- _Records for the exercise_:
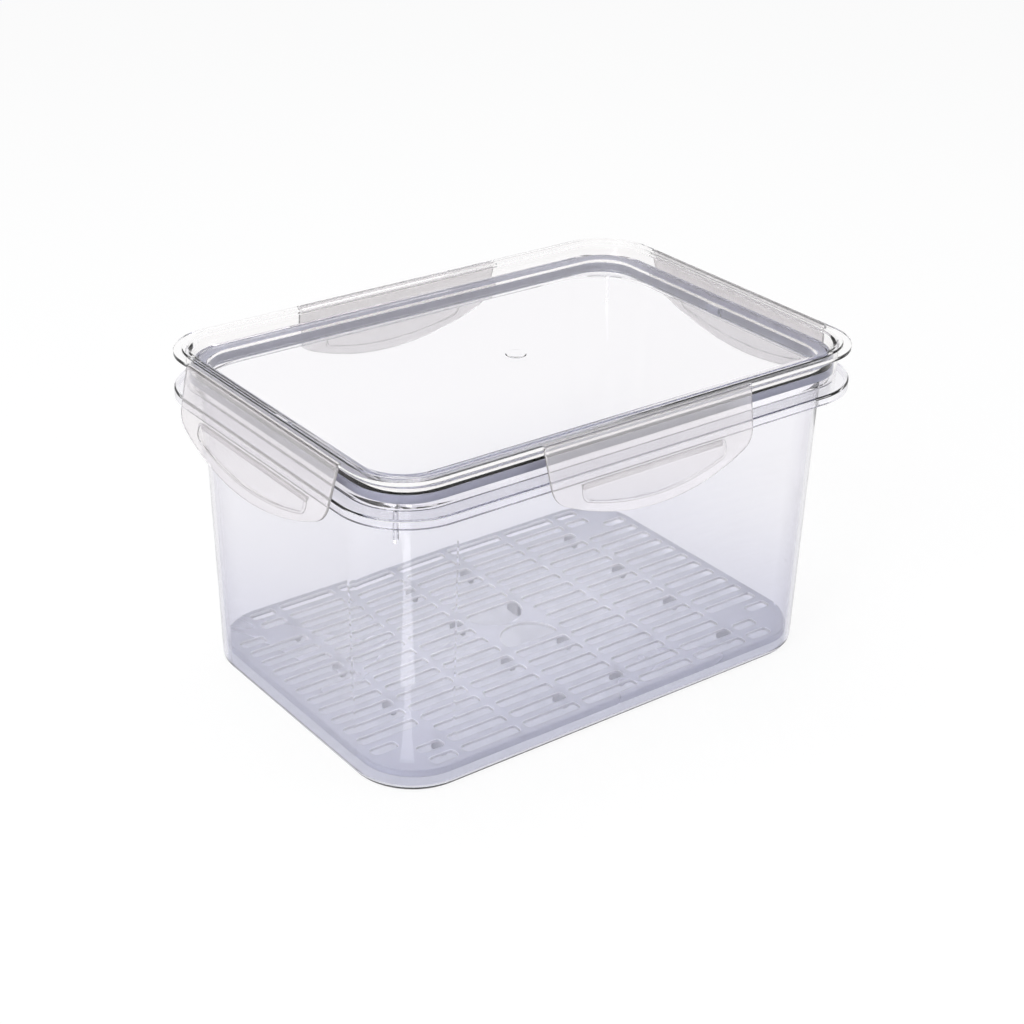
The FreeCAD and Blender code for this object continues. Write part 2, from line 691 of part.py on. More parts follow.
def catch_place():
    """The catch's top, tip and root from the hinge: just below and just outside the rim's edge."""
    top = rim_foot - s.catch_clearance - hinge_height
    tip = -(s.catch_gap + s.lid_inset + s.hinge_inset)
    root = top * s.wing_flare.tangent()
    return top, tip, root


def bowed_outline(sketch, head_half, side_half, top, side, depth):
    """Straight top and ends, and one shallow bow along the lower edge."""
    shoulder = top - side
    bow_drop = depth - side
    radius = (side_half * side_half + bow_drop * bow_drop) / (bow_drop * 2)
    centre_y = top.number - depth.number + radius.number
    angle = math.degrees(math.asin(side_half.number / radius.number))
    x, low, high = side_half.number, shoulder.number, top.number
    head = line(sketch, (-head_half.number, high), (head_half.number, high))
    right = line(sketch, (head_half.number, high), (x, low))
    bow = arc(sketch, (0, centre_y), radius.number, 270 - angle, 270 + angle)
    left = line(sketch, (-x, low), (-head_half.number, high))
    sketch.addConstraint(Sketcher.Constraint("Coincident", head, 2, right, 1))
    sketch.addConstraint(Sketcher.Constraint("Coincident", right, 2, bow, 2))
    sketch.addConstraint(Sketcher.Constraint("Coincident", bow, 1, left, 1))
    sketch.addConstraint(Sketcher.Constraint("Coincident", left, 2, head, 1))
    place(sketch, head, 1, -head_half, top)
    place(sketch, head, 2, head_half, top)
    place(sketch, right, 2, side_half, shoulder)
    place(sketch, left, 1, -side_half, shoulder)
    set_radius(sketch, bow, radius)


def wing_outline(sketch, half):
    bowed_outline(sketch, half, half - s.wing_taper, ZERO, s.wing_side, s.wing_depth)


def grip_outline(sketch, half, top, side, depth):
    bowed_outline(sketch, half, half, top, side, depth)


def put_wing(body, turn, out):
    """Moves a wing's hinge to the lid's edge and turns the wing to its side."""
    spin = FreeCAD.Rotation(FreeCAD.Vector(0, 0, 1), turn)
    place_at = spin.multVec(FreeCAD.Vector(0, -out.number, 0))
    body.Placement = FreeCAD.Placement(FreeCAD.Vector(place_at.x, place_at.y, hinge_height.number), spin)
    bind(body, "Placement.Base.z", hinge_height)
    if turn in (0, 180):
        bind(body, "Placement.Base.y", -out if turn == 0 else out)
    else:
        bind(body, "Placement.Base.x", out if turn == 90 else -out)


def opposite_wing(name, source, normal):
    """The same wing on the other side of the container."""
    mirror = doc.addObject("Part::Mirroring", name)
    mirror.Label = name
    mirror.Source = source
    mirror.Base = FreeCAD.Vector(0, 0, 0)
    mirror.Normal = normal
    mirror.Placement = FreeCAD.Placement()
    return mirror


pieces = [make_container(), make_drainer(), make_lid(), make_gasket()]
front = make_wing("wing_front", s.long_wing)
put_wing(front, 0, lid_y - s.hinge_inset)
left = make_wing("wing_left", s.short_wing)
put_wing(left, -90, lid_x - s.hinge_inset)
pieces += [front, left]
pieces.append(opposite_wing("wing_back", front, FreeCAD.Vector(0, 1, 0)))
pieces.append(opposite_wing("wing_right", left, FreeCAD.Vector(1, 0, 0)))
doc.recompute()

for item in doc.Objects:
    faults = {"Invalid", "Error"} & set(item.State)
    if faults:
        raise RuntimeError(f"{item.Label} failed: {sorted(faults)}")
for piece in pieces:
    shape = piece.Shape
    if shape.isNull() or not shape.isValid() or not shape.Solids:
        raise RuntimeError(f"{piece.Label} has no sound shape")
    shape.exportStep(f"parts/{piece.Label}.step")
    box = shape.BoundBox
    print(f"{piece.Label}: {len(shape.Solids)} solid, {shape.Volume / 1000:.1f} cm3, "
          f"x {box.XMin:.1f}..{box.XMax:.1f}, y {box.YMin:.1f}..{box.YMax:.1f}, "
          f"z {box.ZMin:.1f}..{box.ZMax:.1f}")
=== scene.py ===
# %% [markdown]
# A clear food keeper, dressed for its picture.
#
# The keeper is a tapered clear tub with a slotted drainer on its floor, a dished clear lid with a silicone
# seal, and four snap wings. Its solids come in as a fixed frame that already has the sizes and forms. The
# container keeps its own solid, the lid and the seal are shown by copies with rounded edges, and the
# drainer and the wings get finer pieces in the same places. Plastics, light and a camera do the rest.

# %% Load the frame
import json
import math

import bmesh
import bpy
from mathutils import Matrix, Vector


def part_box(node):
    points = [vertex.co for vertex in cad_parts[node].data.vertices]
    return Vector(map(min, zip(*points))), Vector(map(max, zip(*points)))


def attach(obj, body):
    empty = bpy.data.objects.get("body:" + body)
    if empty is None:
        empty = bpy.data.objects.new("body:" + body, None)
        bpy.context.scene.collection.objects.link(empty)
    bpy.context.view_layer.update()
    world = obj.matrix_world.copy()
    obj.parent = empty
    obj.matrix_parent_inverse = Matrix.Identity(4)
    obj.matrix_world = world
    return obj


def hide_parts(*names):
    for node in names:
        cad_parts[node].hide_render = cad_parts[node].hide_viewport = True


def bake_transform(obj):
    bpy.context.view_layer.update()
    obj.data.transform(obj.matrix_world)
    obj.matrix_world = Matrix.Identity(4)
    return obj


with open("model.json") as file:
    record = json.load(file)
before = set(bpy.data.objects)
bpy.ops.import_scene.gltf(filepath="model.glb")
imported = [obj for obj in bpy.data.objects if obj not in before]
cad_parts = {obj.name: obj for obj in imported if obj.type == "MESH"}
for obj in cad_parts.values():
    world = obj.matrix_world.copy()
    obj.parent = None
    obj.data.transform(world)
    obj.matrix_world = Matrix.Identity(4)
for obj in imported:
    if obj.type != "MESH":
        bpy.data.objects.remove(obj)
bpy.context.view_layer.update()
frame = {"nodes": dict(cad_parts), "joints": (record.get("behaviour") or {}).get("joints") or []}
MM = 0.001

# %% [markdown]
# Small helpers for node materials. Each adds one node or one link, so that the cells that build a
# material read like a list of what goes into it.

# %% Node helpers
def new_material(name):
    material = bpy.data.materials.new(name)
    material.use_nodes = True
    material.node_tree.nodes.clear()
    return material


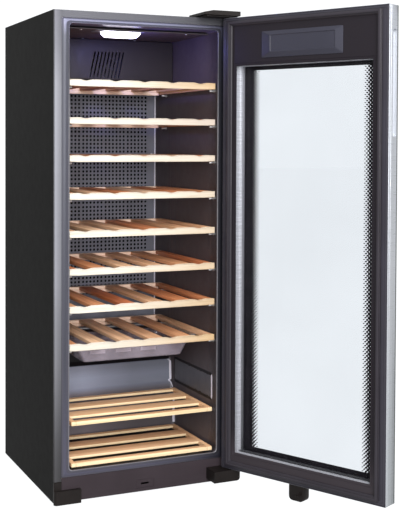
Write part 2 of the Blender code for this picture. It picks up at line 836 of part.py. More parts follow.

- _Task description_: Print the material once more, exactly.

- _Exercise result_:
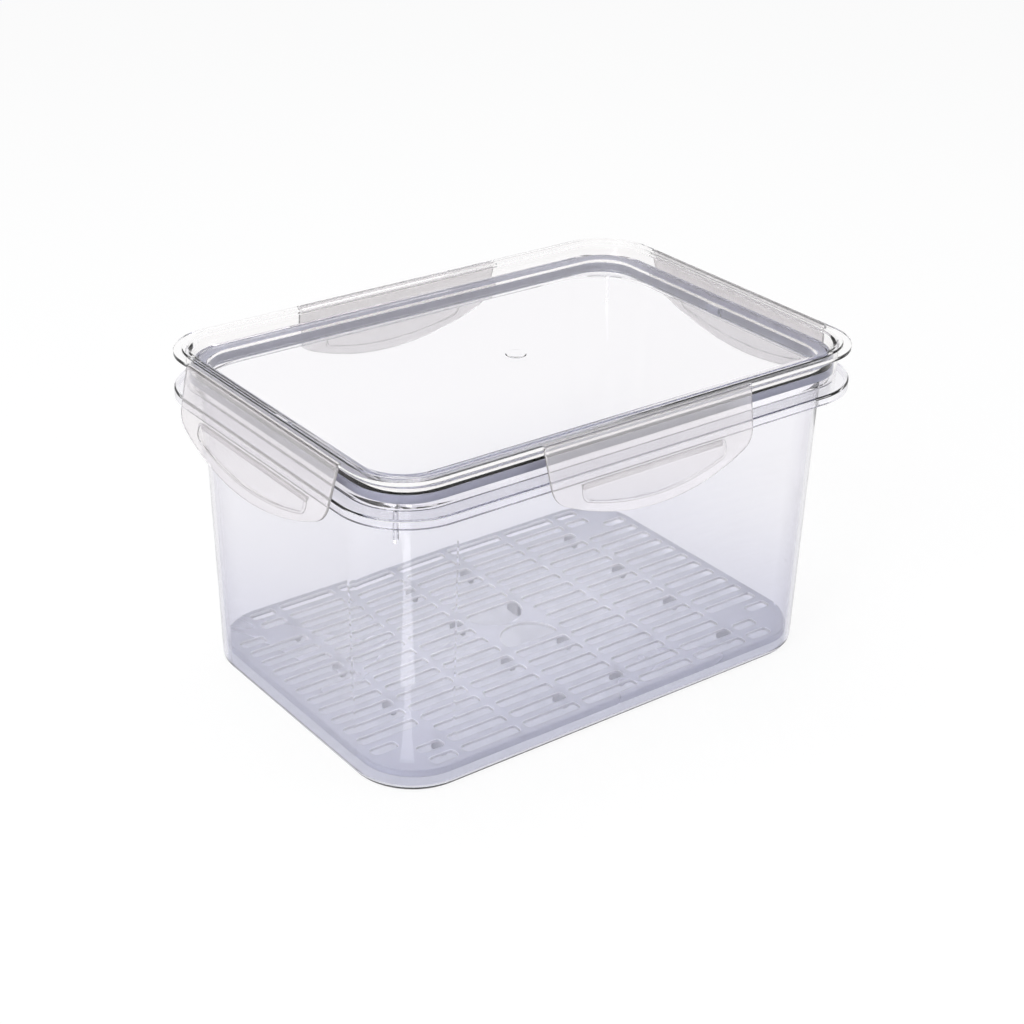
The FreeCAD and Blender code for this object continues. Write part 2, from line 691 of part.py on. More parts follow.
def catch_place():
    """The catch's top, tip and root from the hinge: just below and just outside the rim's edge."""
    top = rim_foot - s.catch_clearance - hinge_height
    tip = -(s.catch_gap + s.lid_inset + s.hinge_inset)
    root = top * s.wing_flare.tangent()
    return top, tip, root


def bowed_outline(sketch, head_half, side_half, top, side, depth):
    """Straight top and ends, and one shallow bow along the lower edge."""
    shoulder = top - side
    bow_drop = depth - side
    radius = (side_half * side_half + bow_drop * bow_drop) / (bow_drop * 2)
    centre_y = top.number - depth.number + radius.number
    angle = math.degrees(math.asin(side_half.number / radius.number))
    x, low, high = side_half.number, shoulder.number, top.number
    head = line(sketch, (-head_half.number, high), (head_half.number, high))
    right = line(sketch, (head_half.number, high), (x, low))
    bow = arc(sketch, (0, centre_y), radius.number, 270 - angle, 270 + angle)
    left = line(sketch, (-x, low), (-head_half.number, high))
    sketch.addConstraint(Sketcher.Constraint("Coincident", head, 2, right, 1))
    sketch.addConstraint(Sketcher.Constraint("Coincident", right, 2, bow, 2))
    sketch.addConstraint(Sketcher.Constraint("Coincident", bow, 1, left, 1))
    sketch.addConstraint(Sketcher.Constraint("Coincident", left, 2, head, 1))
    place(sketch, head, 1, -head_half, top)
    place(sketch, head, 2, head_half, top)
    place(sketch, right, 2, side_half, shoulder)
    place(sketch, left, 1, -side_half, shoulder)
    set_radius(sketch, bow, radius)


def wing_outline(sketch, half):
    bowed_outline(sketch, half, half - s.wing_taper, ZERO, s.wing_side, s.wing_depth)


def grip_outline(sketch, half, top, side, depth):
    bowed_outline(sketch, half, half, top, side, depth)


def put_wing(body, turn, out):
    """Moves a wing's hinge to the lid's edge and turns the wing to its side."""
    spin = FreeCAD.Rotation(FreeCAD.Vector(0, 0, 1), turn)
    place_at = spin.multVec(FreeCAD.Vector(0, -out.number, 0))
    body.Placement = FreeCAD.Placement(FreeCAD.Vector(place_at.x, place_at.y, hinge_height.number), spin)
    bind(body, "Placement.Base.z", hinge_height)
    if turn in (0, 180):
        bind(body, "Placement.Base.y", -out if turn == 0 else out)
    else:
        bind(body, "Placement.Base.x", out if turn == 90 else -out)


def opposite_wing(name, source, normal):
    """The same wing on the other side of the container."""
    mirror = doc.addObject("Part::Mirroring", name)
    mirror.Label = name
    mirror.Source = source
    mirror.Base = FreeCAD.Vector(0, 0, 0)
    mirror.Normal = normal
    mirror.Placement = FreeCAD.Placement()
    return mirror


pieces = [make_container(), make_drainer(), make_lid(), make_gasket()]
front = make_wing("wing_front", s.long_wing)
put_wing(front, 0, lid_y - s.hinge_inset)
left = make_wing("wing_left", s.short_wing)
put_wing(left, -90, lid_x - s.hinge_inset)
pieces += [front, left]
pieces.append(opposite_wing("wing_back", front, FreeCAD.Vector(0, 1, 0)))
pieces.append(opposite_wing("wing_right", left, FreeCAD.Vector(1, 0, 0)))
doc.recompute()

for item in doc.Objects:
    faults = {"Invalid", "Error"} & set(item.State)
    if faults:
        raise RuntimeError(f"{item.Label} failed: {sorted(faults)}")
for piece in pieces:
    shape = piece.Shape
    if shape.isNull() or not shape.isValid() or not shape.Solids:
        raise RuntimeError(f"{piece.Label} has no sound shape")
    shape.exportStep(f"parts/{piece.Label}.step")
    box = shape.BoundBox
    print(f"{piece.Label}: {len(shape.Solids)} solid, {shape.Volume / 1000:.1f} cm3, "
          f"x {box.XMin:.1f}..{box.XMax:.1f}, y {box.YMin:.1f}..{box.YMax:.1f}, "
          f"z {box.ZMin:.1f}..{box.ZMax:.1f}")
=== scene.py ===
# %% [markdown]
# A clear food keeper, dressed for its picture.
#
# The keeper is a tapered clear tub with a slotted drainer on its floor, a dished clear lid with a silicone
# seal, and four snap wings. Its solids come in as a fixed frame that already has the sizes and forms. The
# container keeps its own solid, the lid and the seal are shown by copies with rounded edges, and the
# drainer and the wings get finer pieces in the same places. Plastics, light and a camera do the rest.

# %% Load the frame
import json
import math

import bmesh
import bpy
from mathutils import Matrix, Vector


def part_box(node):
    points = [vertex.co for vertex in cad_parts[node].data.vertices]
    return Vector(map(min, zip(*points))), Vector(map(max, zip(*points)))


def attach(obj, body):
    empty = bpy.data.objects.get("body:" + body)
    if empty is None:
        empty = bpy.data.objects.new("body:" + body, None)
        bpy.context.scene.collection.objects.link(empty)
    bpy.context.view_layer.update()
    world = obj.matrix_world.copy()
    obj.parent = empty
    obj.matrix_parent_inverse = Matrix.Identity(4)
    obj.matrix_world = world
    return obj


def hide_parts(*names):
    for node in names:
        cad_parts[node].hide_render = cad_parts[node].hide_viewport = True


def bake_transform(obj):
    bpy.context.view_layer.update()
    obj.data.transform(obj.matrix_world)
    obj.matrix_world = Matrix.Identity(4)
    return obj


with open("model.json") as file:
    record = json.load(file)
before = set(bpy.data.objects)
bpy.ops.import_scene.gltf(filepath="model.glb")
imported = [obj for obj in bpy.data.objects if obj not in before]
cad_parts = {obj.name: obj for obj in imported if obj.type == "MESH"}
for obj in cad_parts.values():
    world = obj.matrix_world.copy()
    obj.parent = None
    obj.data.transform(world)
    obj.matrix_world = Matrix.Identity(4)
for obj in imported:
    if obj.type != "MESH":
        bpy.data.objects.remove(obj)
bpy.context.view_layer.update()
frame = {"nodes": dict(cad_parts), "joints": (record.get("behaviour") or {}).get("joints") or []}
MM = 0.001

# %% [markdown]
# Small helpers for node materials. Each adds one node or one link, so that the cells that build a
# material read like a list of what goes into it.

# %% Node helpers
def new_material(name):
    material = bpy.data.materials.new(name)
    material.use_nodes = True
    material.node_tree.nodes.clear()
    return material


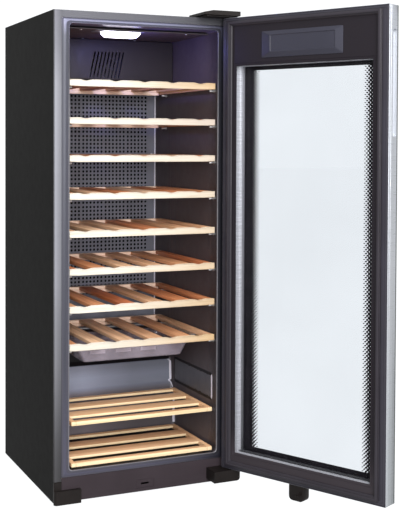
Write part 2 of the Blender code for this picture. It picks up at line 836 of part.py. More parts follow.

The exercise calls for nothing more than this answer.